“Plus ca change, plus c’est la même chose” or “the more things change, the more they stay the same”, is a proverb usually attributed to the French critic, journalist, and novelist Jean-Baptiste Alphonse Karr, (1808-1890) who used it in 1849.
Then perhaps Karr had come to this conclusion, having read Ecclesiastes (Ch. 1-Verses. 9-10-11), latter literature contained in the Christian Old Testament.
(9) “What has been will be again, what has been done will be done again; there is nothing new under the sun”.
(10) Is there anything of which one can say, “Look! This is something new?
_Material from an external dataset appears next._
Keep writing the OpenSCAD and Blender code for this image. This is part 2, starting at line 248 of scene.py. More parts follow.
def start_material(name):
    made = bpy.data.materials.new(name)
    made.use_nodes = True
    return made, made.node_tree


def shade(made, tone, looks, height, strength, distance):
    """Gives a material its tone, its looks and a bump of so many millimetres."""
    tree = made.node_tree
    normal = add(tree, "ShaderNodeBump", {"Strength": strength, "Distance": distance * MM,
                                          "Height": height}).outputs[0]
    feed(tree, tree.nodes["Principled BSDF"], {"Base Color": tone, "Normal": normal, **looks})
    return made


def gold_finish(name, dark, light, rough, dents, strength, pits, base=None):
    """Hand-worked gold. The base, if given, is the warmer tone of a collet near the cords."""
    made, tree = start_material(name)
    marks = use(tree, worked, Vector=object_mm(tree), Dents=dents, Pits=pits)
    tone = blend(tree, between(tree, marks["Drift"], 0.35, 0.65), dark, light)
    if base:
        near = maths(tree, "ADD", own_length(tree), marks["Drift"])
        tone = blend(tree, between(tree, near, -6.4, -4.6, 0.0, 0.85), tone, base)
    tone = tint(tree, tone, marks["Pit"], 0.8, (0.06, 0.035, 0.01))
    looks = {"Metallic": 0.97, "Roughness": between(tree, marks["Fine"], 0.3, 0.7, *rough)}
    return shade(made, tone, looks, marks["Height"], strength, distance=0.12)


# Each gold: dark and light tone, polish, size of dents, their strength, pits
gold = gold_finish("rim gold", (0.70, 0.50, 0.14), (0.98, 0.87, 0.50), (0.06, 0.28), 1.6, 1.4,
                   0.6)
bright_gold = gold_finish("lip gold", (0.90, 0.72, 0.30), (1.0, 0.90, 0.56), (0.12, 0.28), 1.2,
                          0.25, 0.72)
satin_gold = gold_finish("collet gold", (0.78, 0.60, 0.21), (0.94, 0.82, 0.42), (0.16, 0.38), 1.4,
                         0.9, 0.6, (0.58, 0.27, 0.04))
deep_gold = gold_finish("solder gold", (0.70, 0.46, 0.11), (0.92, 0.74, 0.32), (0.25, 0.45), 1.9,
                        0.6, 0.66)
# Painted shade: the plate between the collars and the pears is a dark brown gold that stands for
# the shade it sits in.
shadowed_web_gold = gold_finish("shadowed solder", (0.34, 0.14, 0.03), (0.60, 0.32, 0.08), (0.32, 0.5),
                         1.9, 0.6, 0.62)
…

It was here already, long ago; it was here before our time“.
(11) “No one remembers the former generations, and even those yet to come will not be remembered by those who follow them”.
So what brought all this on I hear you ask?
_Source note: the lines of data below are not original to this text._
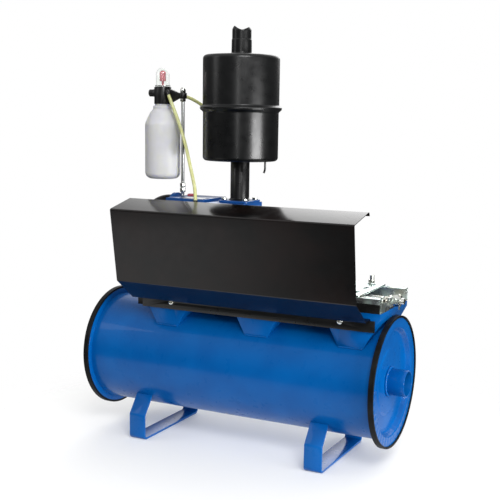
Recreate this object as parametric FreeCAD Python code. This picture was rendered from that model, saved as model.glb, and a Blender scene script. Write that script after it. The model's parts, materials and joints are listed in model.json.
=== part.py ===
import FreeCAD, Part
import math
import os

# Belt-driven vane vacuum pump set on a horizontal reserve tank.  Millimetres.
# Working frame: X along the tank axis, -Y towards the belt guard, +Z up from the floor.

V = FreeCAD.Vector
X_AXIS, Y_AXIS, Z_AXIS = V(1, 0, 0), V(0, 1, 0), V(0, 0, 1)

# ---- fasteners: shank radius, clearance hole, width across flats, head and nut heights ----
M6_R = 3.0
M6_HOLE = 3.2
M8_R = 4.0
M8_HOLE = 4.3
M8_AF = 13.0
M8_HEAD = 5.5
M8_NUT = 6.5
M10_R = 5.0
M10_HOLE = 5.2
M10_AF = 17.0
M10_HEAD = 6.5
M10_NUT = 8.0
THREAD_GAP = 0.05
TIGHT_GAP = 0.02
PAST = 1.0                    # how far a cutter runs past the face that it opens

# ---- tank ----
TANK_HALF_LENGTH = 372.7      # centre to the outer face of an end seal
TANK_AXIS_Z = 196.0
SHELL_R = 132.0
SHELL_WALL = 2.5
RIM_R = SHELL_R + 16.2        # shell flange and cover rim
RIM_SHEET = 3.0
SEAL_R = RIM_R + 1.8
SEAL_LIP_R = RIM_R - 3.7
SEAL_LIP = 3.0
SEAT_GAP = 0.05
DISH_R = SHELL_R - 11.0       # pressed recess of an end cover
DISH_DEPTH = 12.6
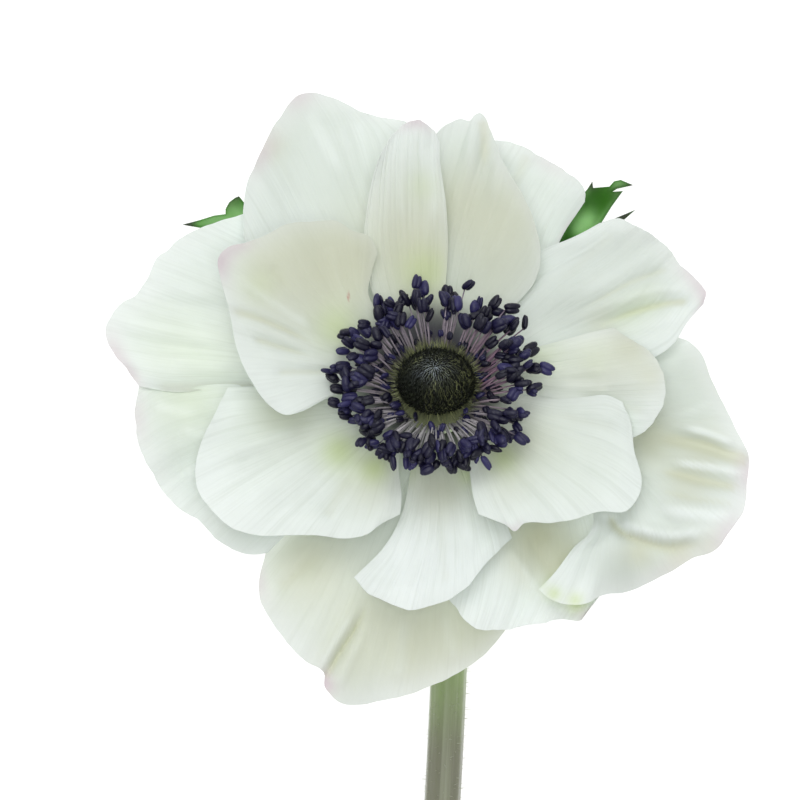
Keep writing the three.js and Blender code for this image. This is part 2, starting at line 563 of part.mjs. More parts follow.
function toManifold(geometry) {
  const bare = geometry.clone();
  bare.deleteAttribute("normal");
  bare.deleteAttribute("uv");
  const merged = mergeVertices(bare, 1e-4);
  return new wasm.Manifold(new wasm.Mesh({
    numProp: 3,
    vertProperties: new Float32Array(merged.getAttribute("position").array),
    triVerts: new Uint32Array(merged.index.array),
  }));
}

function fromManifold(solid) {
  const mesh = solid.getMesh();
  const positions = [];
  for (let k = 0; k < mesh.vertProperties.length; k += mesh.numProp) {
    positions.push(...mesh.vertProperties.slice(k, k + 3));
  }
  return geometryFrom(positions, Array.from(mesh.triVerts));
}

// One stamen in the bloom's frame: a slim four-sided filament that swells to its anther
function stamenGeometry(foot, neck, tip, antherRadius) {
  const lean = tip.clone().sub(neck).normalize();
  const sections = [
    [foot, FILAMENT_RADIUS],
    [neck, FILAMENT_RADIUS],
    [neck.clone().lerp(tip, 0.3), antherRadius],
    [neck.clone().lerp(tip, 0.75), antherRadius * 0.9],
  ];
  const right = new THREE.Vector3(-lean.y, lean.x, 0).normalize();
  const up = new THREE.Vector3().crossVectors(lean, right);
  const positions = [];
  for (const [centre, radius] of sections) {
    for (let k = 0; k < 4; k += 1) {
      const angle = (Math.PI / 2) * (k + 0.5);
      const corner = centre.clone();
      corner.addScaledVector(right, radius * Math.cos(angle));
      corner.addScaledVector(up, radius * Math.sin(angle));
      positions.push(corner.x, corner.y, corner.z);
    }
  }
  positions.push(tip.x, tip.y, tip.z);
  const apex = sections.length * 4;
  const triangles = [0, 2, 1, 0, 3, 2];
  for (let j = 0; j + 1 < sections.length; j += 1) {
    for (let k = 0; k < 4; k += 1) {
      const a = j * 4 + k;
      const b = j * 4 + ((k + 1) % 4);
      triangles.push(a, b, b + 4, a, b + 4, a + 4);
    }
  }
  for (let k = 0; k < 4; k += 1) {
    triangles.push(apex - 4 + k, apex - 4 + ((k + 1) % 4), apex);
  }
  return geometryFrom(positions, triangles);
}

// Stamens spiral outward over the disc, so the outer ones are longer and lean out further
function makeStamens() {
  const draw = seededDraws(7);
  const profile = [
    new THREE.Vector2(0, GAP),
    new THREE.Vector2(DISC_RADIUS - 0.5, GAP),
    new THREE.Vector2(DISC_RADIUS, GAP + 0.4),
    new THREE.Vector2(DISC_RADIUS - 0.3, GAP + DISC_HEIGHT),
    new THREE.Vector2(0, GAP + DISC_HEIGHT),
  ];
  const disc = new THREE.LatheGeometry(profile, DISC_SIDES);
  disc.rotateX(Math.PI / 2);
  let body = toManifold(disc);
  const goldenTurn = Math.PI * (3 - Math.sqrt(5));
  const footReach = DISC_RADIUS - 0.6;
  for (let k = 0; k < STAMEN_COUNT; k += 1) {
    const rank = k / (STAMEN_COUNT - 1);
    const angle = k * goldenTurn + 0.15 * (draw() - 0.5);
    const reach = STAMEN_REACH_INNER + (STAMEN_REACH_OUTER - STAMEN_REACH_INNER) * Math.sqrt(rank)
      + (draw() - 0.5);
    const height = STAMEN_HEIGHT_INNER + (STAMEN_HEIGHT_OUTER - STAMEN_HEIGHT_INNER) * rank
      + STAMEN_HEIGHT_VARIES * (draw() - 0.5);
    const cosine = Math.cos(angle);
    const sine = Math.sin(angle);
    const foot = new THREE.Vector3(footReach * cosine, footReach * sine, GAP + 0.4);
    const neckReach = reach - 0.6 * ANTHER_LENGTH;
    const neck = new THREE.Vector3(neckReach * cosine, neckReach * sine, height);
    const swing = angle + 0.25 * (draw() - 0.5);
    const tip = new THREE.Vector3(Math.cos(swing), Math.sin(swing), 0.7 * draw() - 0.1);
    tip.normalize().multiplyScalar(ANTHER_LENGTH).add(neck);
    const radius = ANTHER_RADIUS * (0.85 + 0.3 * draw());
    body = body.add(toManifold(stamenGeometry(foot, neck, tip, radius)));
  }
  const geometry = fromManifold(body);
  placeInBloom(geometry);
  return namedMesh("stamens", geometry, DARK_ANTHER);
}

// Dome of pistils

function makeDome() {
  const profile = [new THREE.Vector2(0, 0)];
  for (let k = 0; k <= DOME_RINGS; k += 1) {
    const angle = (-0.25 + (1.25 * k) / DOME_RINGS) * (Math.PI / 2);
    const radius = k === DOME_RINGS ? 0 : DOME_RADIUS * Math.cos(angle);
    const height = 0.3 * DOME_HEIGHT + 0.7 * DOME_HEIGHT * Math.sin(angle);
    profile.push(new THREE.Vector2(radius, Math.max(height, 0)));
  }
  const dome = new THREE.LatheGeometry(profile, DOME_SIDES);
  dome.rotateX(Math.PI / 2);
  dome.deleteAttribute("normal");
  dome.deleteAttribute("uv");
  const geometry = mergeVertices(dome, 1e-4);
  const places = geometry.getAttribute("position");
  const point = new THREE.Vector3();
  for (let k = 0; k < places.count; k += 1) {
    point.fromBufferAttribute(places, k);
    const angle = Math.atan2(point.y, point.x);
    const steepness = Math.hypot(point.x, point.y) / DOME_RADIUS;
    const wave = Math.cos(DOME_RIDGES * angle + 9 * point.z) * Math.min(1, 2 * steepness);
    const relief = 1 + DOME_RIDGE_HEIGHT * wave;
    if (point.z > 0.05) places.setXY(k, point.x * relief, point.y * relief);
  }
  geometry.translate(0, 0, 2 * GAP + DISC_HEIGHT);
  placeInBloom(geometry);
  return namedMesh("pistil_dome", geometry, DARK_DOME);
}

function placeInBloom(geometry) {
  const places = geometry.getAttribute("position");
  for (let k = 0; k < places.count; k += 1) {
    const point = fromBloom(places.getX(k), places.getY(k), places.getZ(k));
    places.setXYZ(k, point.x, point.y, point.z);
  }
}

// The whole flower

const flower = new THREE.Group();
flower.add(makeStem());
for (const bract of BRACTS) flower.add(makeBract(bract));
for (const tepal of TEPALS) flower.add(makeTepal(tepal));
flower.add(makeStamens());
flower.add(makeDome());

flower.position.set(...ORIGIN_SHIFT);

export default flower;
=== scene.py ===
"""A cut white anemone, lying on its back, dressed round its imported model.

Fifteen veined tepals, a ring of blue-black stamens, a hairy pistil dome, three cut bracts and a
downy stem. Sizes are in millimetres, and turn into metres where a mesh is written. The bloom's
plan is seen from above, with the bloom's centre at 0, 0. The bloom's own frame has Z on its axis.
"""
from __future__ import annotations

import logging
import math
import random
from contextlib import contextmanager
from dataclasses import dataclass, field
from enum import Enum
from typing import Callable, Iterable, Iterator, Mapping, Sequence

import bpy
import numpy as np
from mathutils import Matrix, Vector

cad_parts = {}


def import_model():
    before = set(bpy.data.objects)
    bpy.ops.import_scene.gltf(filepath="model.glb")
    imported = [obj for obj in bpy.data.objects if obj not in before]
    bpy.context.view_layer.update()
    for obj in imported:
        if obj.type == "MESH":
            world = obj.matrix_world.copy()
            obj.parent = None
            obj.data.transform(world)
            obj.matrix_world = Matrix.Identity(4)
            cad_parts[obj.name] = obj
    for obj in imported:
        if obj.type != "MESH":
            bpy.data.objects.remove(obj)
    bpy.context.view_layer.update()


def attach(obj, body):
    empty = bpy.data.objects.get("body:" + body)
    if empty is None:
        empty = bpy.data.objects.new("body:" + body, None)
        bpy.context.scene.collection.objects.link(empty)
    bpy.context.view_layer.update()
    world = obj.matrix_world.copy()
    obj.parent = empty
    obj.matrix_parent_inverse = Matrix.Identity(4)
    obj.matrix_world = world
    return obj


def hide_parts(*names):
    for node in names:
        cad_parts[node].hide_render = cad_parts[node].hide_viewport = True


LOG = logging.getLogger("anemone")

MM = 0.001  # a millimetre in metres
BODY = "root"
UV_NAME = "UVMap"
SPAN_STEPS = 24  # points on each span of a smooth curve
BLOOM_REACH = 40.0  # from the bloom's centre to its tepals' rims
GOLDEN_ANGLE = math.pi * (3 - math.sqrt(5))  # between one stamen or pistil and the next

Array = np.ndarray
Piece = bpy.types.Object
Mesh = bpy.types.Mesh
Material = bpy.types.Material
Socket = bpy.types.NodeSocket
Pair = tuple[float, float]
Triple = tuple[float, float, float]
Colour = tuple[float, float, float, float]  # red, green, blue and alpha
Patch = tuple[float, float, float, float]  # a soft round patch's plan x and y, radius and strength
Points = Sequence[Pair]


class Slot(Enum):
    """Material slots, by kind of tissue."""

    TEPAL = "tepal"
    LEAF = "leaf"
    STEM = "stem"
    STAMEN = "stamen"
    PISTIL = "pistil"


class Tone(Enum):
    """Colours laid on a tepal in places: the warm and cool ones are painted shade, the green and pink ones
    the tissue's own colour.
    """

    WARM_SHADE = "warm"
    COOL_SHADE = "cool"
    GREEN = "green"
    PINK = "pink"


class LeafTone(Enum):
    """Colours that a bract's tissue turns to in places."""

    PALE = "pale"
    DEEP = "deep"
    BROWN = "brown"


class Face(Enum):
    """The two faces of a blade."""

    FRONT = "front"
    BACK = "back"


# Tables of the plan


@dataclass(frozen=True)
class Ridge:
    """A crease in a tepal: its half width, its height and its line. A negative height is a valley."""

    width: float
    height: float
    line: Points


@dataclass(frozen=True)
class TepalShape:
    """One tepal, by its two sides from base to rim, its rim, and the relief of its blade.

    azimuth is where its base sits on the receptacle, in degrees, and level is its layer, 0 lowest.
    cup is its rise at BLOOM_REACH. A curl is (place along the rim, width, height), a pleat
    (place across, width, height), and a fold (x, y, x, y, slope, softness).
    """

    node: str
    azimuth: float
    level: int
    cup: float
    side_one: Points
    rim: Points
    side_two: Points
    curls: Sequence[Triple]
    pleats: Sequence[Triple]
    ridges: Sequence[Ridge]
    # tints: patches of painted warm and cool shade, and of the tissue's own green and pink
    tints: Mapping[Tone, Sequence[Patch]]
    folds: Sequence[Sequence[float]] = ()


@dataclass(frozen=True)
class BractShape:
    """One bract's cut outline, anticlockwise, with its height at the stem, slope and arch."""

    node: str
    rise: float
    slope: float
    arch: float
    outline: Points
    tints: Mapping[LeafTone, Sequence[Patch]] = field(default_factory=dict)


# The heart of the bloom is greener on every tepal
HEART_TINTS: Mapping[Tone, Sequence[Patch]] = {Tone.GREEN: ((0, -1, 12, 0.32),)}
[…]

(2) Head only of a large 17th century, two handed, farm labourer’s ‘Grubber’.
I was looking at some gardening equipment on line; in search of something to remove unwanted growth from my small grass lawn area, when I spotted a small hand held ‘Gardener’s Daisy Grubber’.
This small ‘Daisy Grubber’ reminded me of a blacksmith made, spade size, Grubber, used back in the 17th/18th/19th century, also used to remove stubborn, deep-rooted, Thistle and Dock roots from corn fields, prior to harvesting. The immediate removal, back then, ensured that the seeds of both weeds would not end up amongst oat and barley seed, being trashed and due for sowing the following spring.
This spade size, ancient Grubber would take on an alternative use during the middle of the 19th century; becoming useful to those employed by Irish landlords and their agents, to assist in evicting tenants.

Those tenants either failing to pay or unable to pay their rent were evicted, often by force, from their homes. This same agricultural Grubber, whose teeth resemble a modern day claw hammer, was used to remove nails/spikes from roof timbers. Once the nails/spikes were removed/drawn, the thatched roof on such dwellings could be easily collapsed; ensuring that the evicted tenants could not return to seek shelter over future nights.